──────── DATA EXTRACT

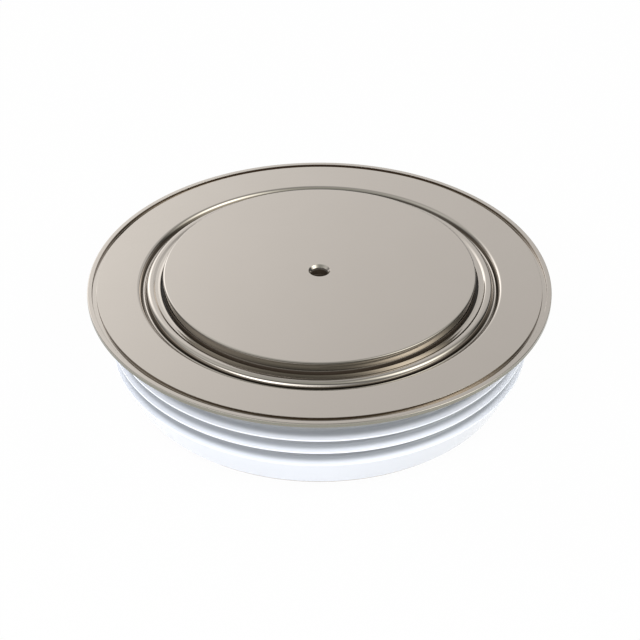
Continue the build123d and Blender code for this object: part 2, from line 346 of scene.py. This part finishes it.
# Painted shade darkens the glaze in the valleys and along the collar's lower edge: its share in the valleys
# falls from 1 to 0 between two radii
def glazedCeramic(name, finish):
    material, tree, shader, coordinates = startMaterial(name)
    clouds = noise(tree, coordinates, finish["cloudScale"], detail=3)
    paintedShade = remap(tree, axisDistance(tree, coordinates),
                   finish["shadeClearRadius"] * mm, finish["fullShadeRadius"] * mm, 0, 1, smooth=True)
    height = split(tree, coordinates)["Z"]
    paintedShade = maths(tree, "MAXIMUM", paintedShade, maths(tree, "GREATER_THAN", height, finish["collarShadeEdge"] * mm))
    for kind, bound in (("GREATER_THAN", "shadeBottom"), ("LESS_THAN", "shadeTop")):
        paintedShade = maths(tree, "MULTIPLY", paintedShade, maths(tree, kind, height, finish[bound] * mm))
    glaze = mixColours(tree, clouds, finish["colour"], finish["cloudColour"])
    plug(tree, mixColours(tree, paintedShade, glaze, finish["paintedShadeColour"]), shader.inputs["Base Color"])
    roughness = cloudedRoughness(tree, clouds, finish["roughness"], finish["roughnessSpread"])
    plug(tree, roughness, shader.inputs["Roughness"])
    plug(tree, finish["coat"], shader.inputs["Coat Weight"])
    plug(tree, finish["coatRoughness"], shader.inputs["Coat Roughness"])
    dimples = noise(tree, coordinates, finish["dimpleScale"], detail=2)
    heightBump(tree, shader, dimples, finish["bumpHeight"])
    return material


# Plain finishes of the sealed pieces: a colour with faint clouds and a fine grain
innerClouds = {
    "scale": 120,
    "shade": 0.88,
    "roughnessSpread": 0.04,
}


def innerFinish(name, colour, metallic, roughness, grainScale, bumpHeight=0.000003):
    material, tree, shader, coordinates = startMaterial(name)
    clouds = noise(tree, coordinates, innerClouds["scale"], detail=4)
    darker = tuple(innerClouds["shade"] * c for c in colour)
    plug(tree, mixColours(tree, clouds, (*colour, 1), (*darker, 1)), shader.inputs["Base Color"])
    clouded = cloudedRoughness(tree, clouds, roughness, innerClouds["roughnessSpread"])
    plug(tree, clouded, shader.inputs["Roughness"])
    plug(tree, metallic, shader.inputs["Metallic"])
    heightBump(tree, shader, noise(tree, coordinates, grainScale, detail=3), bumpHeight)
    return material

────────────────

EXERCISE DIRECTIONS: Extract the complete data, matching each line exactly.

SOLUTION TO THE EXERCISE:
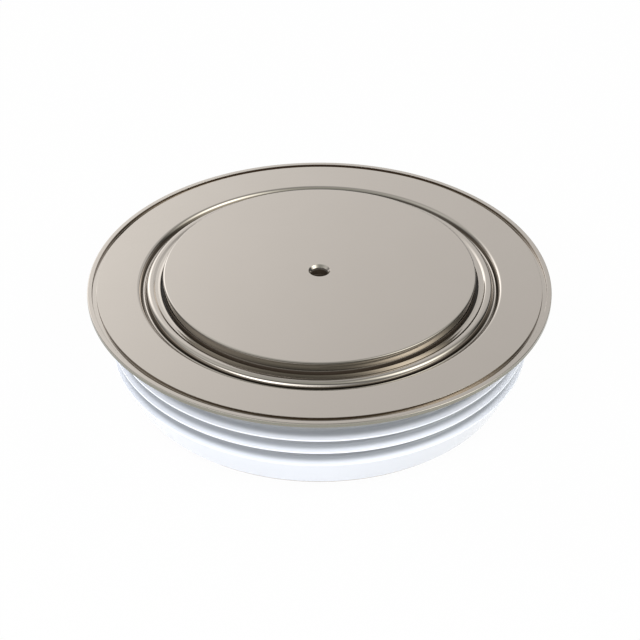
Continue the build123d and Blender code for this object: part 2, from line 346 of scene.py. This part finishes it.
# Painted shade darkens the glaze in the valleys and along the collar's lower edge: its share in the valleys
# falls from 1 to 0 between two radii
def glazedCeramic(name, finish):
    material, tree, shader, coordinates = startMaterial(name)
    clouds = noise(tree, coordinates, finish["cloudScale"], detail=3)
    paintedShade = remap(tree, axisDistance(tree, coordinates),
                   finish["shadeClearRadius"] * mm, finish["fullShadeRadius"] * mm, 0, 1, smooth=True)
    height = split(tree, coordinates)["Z"]
    paintedShade = maths(tree, "MAXIMUM", paintedShade, maths(tree, "GREATER_THAN", height, finish["collarShadeEdge"] * mm))
    for kind, bound in (("GREATER_THAN", "shadeBottom"), ("LESS_THAN", "shadeTop")):
        paintedShade = maths(tree, "MULTIPLY", paintedShade, maths(tree, kind, height, finish[bound] * mm))
    glaze = mixColours(tree, clouds, finish["colour"], finish["cloudColour"])
    plug(tree, mixColours(tree, paintedShade, glaze, finish["paintedShadeColour"]), shader.inputs["Base Color"])
    roughness = cloudedRoughness(tree, clouds, finish["roughness"], finish["roughnessSpread"])
    plug(tree, roughness, shader.inputs["Roughness"])
    plug(tree, finish["coat"], shader.inputs["Coat Weight"])
    plug(tree, finish["coatRoughness"], shader.inputs["Coat Roughness"])
    dimples = noise(tree, coordinates, finish["dimpleScale"], detail=2)
    heightBump(tree, shader, dimples, finish["bumpHeight"])
    return material


# Plain finishes of the sealed pieces: a colour with faint clouds and a fine grain
innerClouds = {
    "scale": 120,
    "shade": 0.88,
    "roughnessSpread": 0.04,
}


def innerFinish(name, colour, metallic, roughness, grainScale, bumpHeight=0.000003):
    material, tree, shader, coordinates = startMaterial(name)
    clouds = noise(tree, coordinates, innerClouds["scale"], detail=4)
    darker = tuple(innerClouds["shade"] * c for c in colour)
    plug(tree, mixColours(tree, clouds, (*colour, 1), (*darker, 1)), shader.inputs["Base Color"])
    clouded = cloudedRoughness(tree, clouds, roughness, innerClouds["roughnessSpread"])
    plug(tree, clouded, shader.inputs["Roughness"])
    plug(tree, metallic, shader.inputs["Metallic"])
    heightBump(tree, shader, noise(tree, coordinates, grainScale, detail=3), bumpHeight)
    return material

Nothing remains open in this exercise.